Shipping and insurance markets reacted almost as sharply as crude. The Baltic Dirty Tanker Index, which had nearly doubled since early March, fell 11% in a single session. War-risk insurance premiums on tankers transiting the Strait of Hormuz, which had ballooned to as much as 2.5% of hull value, dropped to 0.9% in early indications from Lloyd’s syndicates, according to brokers at Howden. Container rates on the Asia-Europe route eased about 4%.

“You’re seeing the supply-chain piece unwind faster than the equity piece,” said Maria Chen, a senior shipping analyst at Clarksons Research. “Owners who diverted around the Cape of Good Hope are already signaling a return to Red Sea routing within 10 days, conditional on the Houthi posture. That’s the wild card.”

Houthi forces in Yemen, who escalated attacks on commercial shipping in the Bab el-Mandeb during the war, issued an ambiguous statement Tuesday night saying they would “evaluate the conduct” of the truce before adjusting their own operations. A single launch from Houthi-controlled territory shortly after the ceasefire took effect was condemned by both Iranian and Saudi officials and intercepted without damage, according to U.S. Central Command.

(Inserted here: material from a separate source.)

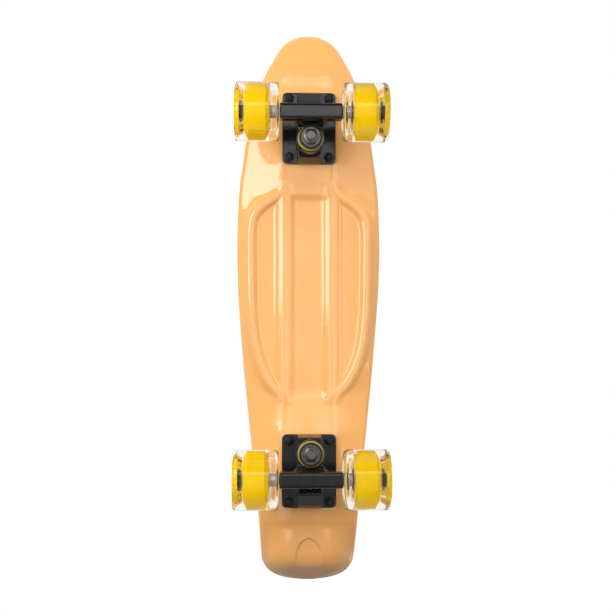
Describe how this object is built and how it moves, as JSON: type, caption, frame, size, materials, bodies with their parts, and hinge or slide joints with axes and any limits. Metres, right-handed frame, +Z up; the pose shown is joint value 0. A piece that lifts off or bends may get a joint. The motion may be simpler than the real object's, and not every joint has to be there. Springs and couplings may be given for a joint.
{
  "type": "cruiser skateboard",
  "caption": "Short moulded plastic cruiser skateboard with a kicked tail, sprung steering trucks and clear wheels.",
  "frame": {"origin": "on the ground, under the middle of the deck's length and width", "axes": "+Z up; +Y from the nose to the tail; +X to the rider's left when the rider faces the nose"},
  "size_m": [0.153, 0.5716, 0.1282],
  "materials": {
    "deck_plastic": "glossy peach-orange moulded plastic",
    "clear_urethane": "clear, slightly warm cast urethane",
    "core_plastic": "yellow moulded plastic",
    "bushing_urethane": "olive-yellow satin urethane",
    "black_paint": "cast aluminium under satin black paint",
    "black_steel": "black oxide steel",
    "plain_steel": "dull grey zinc-plated steel",
    "bearing_steel": "steel with black shields",
    "black_rubber": "matt black urethane"
  },
  "bodies": {
    "board": {"deck": "deck_plastic", "front_bolt_1": "black_steel", "front_bolt_nut_1": "black_steel", "front_bolt_2": "black_steel", "front_bolt_nut_2": "black_steel", "front_bolt_3": "black_steel", "front_bolt_nut_3": "black_steel", "front_bolt_4": "black_steel", "front_bolt_nut_4": "black_steel", "front_base_plate": "black_paint", "front_pivot_cup": "black_rubber", "front_kingpin": "plain_steel", "front_kingpin_nut": "plain_steel", "front_upper_cup_washer": "black_steel", "front_upper_bushing": "bushing_urethane", "front_lower_bushing": "bushing_urethane", "front_lower_cup_washer": "plain_steel", "rear_bolt_1": "black_steel", "rear_bolt_nut_1": "black_steel", "rear_bolt_2": "black_steel", "rear_bolt_nut_2": "black_steel", "rear_bolt_3": "black_steel", "rear_bolt_nut_3": "black_steel", "rear_bolt_4": "black_steel", "rear_bolt_nut_4": "black_steel", "rear_base_plate": "black_paint", "rear_pivot_cup": "black_rubber", "rear_kingpin": "plain_steel", "rear_kingpin_nut": "plain_steel", "rear_upper_cup_washer": "black_steel", "rear_upper_bushing": "bushing_urethane", "rear_lower_bushing": "bushing_urethane", "rear_lower_cup_washer": "plain_steel"},
    "front_truck": {"front_hanger": "black_paint", "front_axle": "black_steel", "front_left_axle_nut": "black_steel", "front_right_axle_nut": "black_steel"},
    "front_left_wheel": {"front_left_tyre": "clear_urethane", "front_left_core": "core_plastic", "front_left_inner_bearing": "bearing_steel", "front_left_outer_bearing": "bearing_steel"},
    "front_right_wheel": {"front_right_tyre": "clear_urethane", "front_right_core": "core_plastic", "front_right_inner_bearing": "bearing_steel", "front_right_outer_bearing": "bearing_steel"},
    "rear_truck": {"rear_hanger": "black_paint", "rear_axle": "black_steel", "rear_left_axle_nut": "black_steel", "rear_right_axle_nut": "black_steel"},
    "rear_left_wheel": {"rear_left_tyre": "clear_urethane", "rear_left_core": "core_plastic", "rear_left_inner_bearing": "bearing_steel", "rear_left_outer_bearing": "bearing_steel"},
    "rear_right_wheel": {"rear_right_tyre": "clear_urethane", "rear_right_core": "core_plastic", "rear_right_inner_bearing": "bearing_steel", "rear_right_outer_bearing": "bearing_steel"}
  },
  "joints": [
    {"name": "front_steer", "type": "hinge", "parent": "board", "child": "front_truck", "pos_m": [0, -0.19975, 0.06731], "axis": [0, 0.8473, -0.5312], "range_deg": [-12, 12], "stiffness_Nm_per_rad": 20, "deforming": ["front_upper_bushing", "front_lower_bushing"]},
    {"name": "front_left_spin", "type": "hinge", "parent": "front_truck", "child": "front_left_wheel", "pos_m": [0, -0.18855, 0.02931], "axis": [1, 0, 0], "continuous": true},
    {"name": "front_right_spin", "type": "hinge", "parent": "front_truck", "child": "front_right_wheel", "pos_m": [0, -0.18855, 0.02931], "axis": [1, 0, 0], "continuous": true},
    {"name": "rear_steer", "type": "hinge", "parent": "board", "child": "rear_truck", "pos_m": [0, 0.18495, 0.06731], "axis": [0, -0.8473, -0.5312], "range_deg": [-12, 12], "stiffness_Nm_per_rad": 20, "deforming": ["rear_upper_bushing", "rear_lower_bushing"]},
    {"name": "rear_left_spin", "type": "hinge", "parent": "rear_truck", "child": "rear_left_wheel", "pos_m": [0, 0.17375, 0.02931], "axis": [1, 0, 0], "continuous": true},
    {"name": "rear_right_spin", "type": "hinge", "parent": "rear_truck", "child": "rear_right_wheel", "pos_m": [0, 0.17375, 0.02931], "axis": [1, 0, 0], "continuous": true}
  ]
}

Currency markets reflected the same risk-on tone. The dollar index slipped 0.7%, with the yen and Swiss franc giving back haven gains accumulated since March. The euro rose 0.9% against the dollar to $1.094. Gold, which had touched a record above $2,520 an ounce on April 9, fell 2.1% to $2,415. The 10-year U.S. Treasury yield rose 8 basis points to 4.27% as investors moved out of safe assets.

Bank and airline stocks led sector moves in Europe. Lufthansa rose 6.4% and Air France-KLM 5.9% on expectations that Middle East airspace closures, which had forced costly reroutings since early March, would lift within days. Saudi Aramco gained 1.8% in Riyadh, paring earlier losses; analysts at Morgan Stanley noted that while lower crude prices weigh on the company, the removal of strike risk on Gulf infrastructure was the dominant factor.

Not every corner of the market joined the rally. Defense contractors, which had outperformed sharply since early March, gave back ground. Shares of Lockheed Martin fell 3.6% in premarket trading, Northrop Grumman 4.1%, and BAE Systems closed down 5.2% in London. Energy producers were mixed: integrated majors slipped on the crude move, while refiners gained on improving crack spreads.

Several strategists cautioned against assuming a clean unwind of the war premium. Layla Hassan, a Beirut-based regional analyst at the consultancy Eurasia Levant, said the prisoner exchange expected in Doha later this week and the deployment timeline for UN monitors would matter more than the headlines. “If the choreography slips in the first two weeks, the market will reprice quickly,” she said. “Right now investors are giving the parties the benefit of the doubt. That benefit is not unlimited.”

Treasury Secretary Janet Reeves, speaking on CNBC shortly after the New York open, said the administration was watching energy markets closely and would coordinate with the Strategic Petroleum Reserve team on any further releases “only as conditions warrant.” She declined to comment on whether the recent rally validated the White House’s handling of the conflict, saying that question was “for the political people, not Treasury.”

Earnings season opens in earnest next week, with JPMorgan Chase, UnitedHealth and Netflix among the first major U.S. companies to report. Analysts at Goldman Sachs said in a Wednesday morning note that they expected guidance to be cautious despite the ceasefire, given the lingering effects of higher fuel costs on transportation and logistics firms through the first quarter. The bank reiterated its year-end S&P 500 target of 6,400, calling the day’s rally “warranted but unlikely to extend in a straight line.”

Trading desks across Wall Street said volumes were running roughly 40% above the 20-day average by 9 a.m. Eastern. Officials at the New York Stock Exchange said opening procedures had functioned normally despite the volume surge, and that no circuit-breaker thresholds were close to being triggered.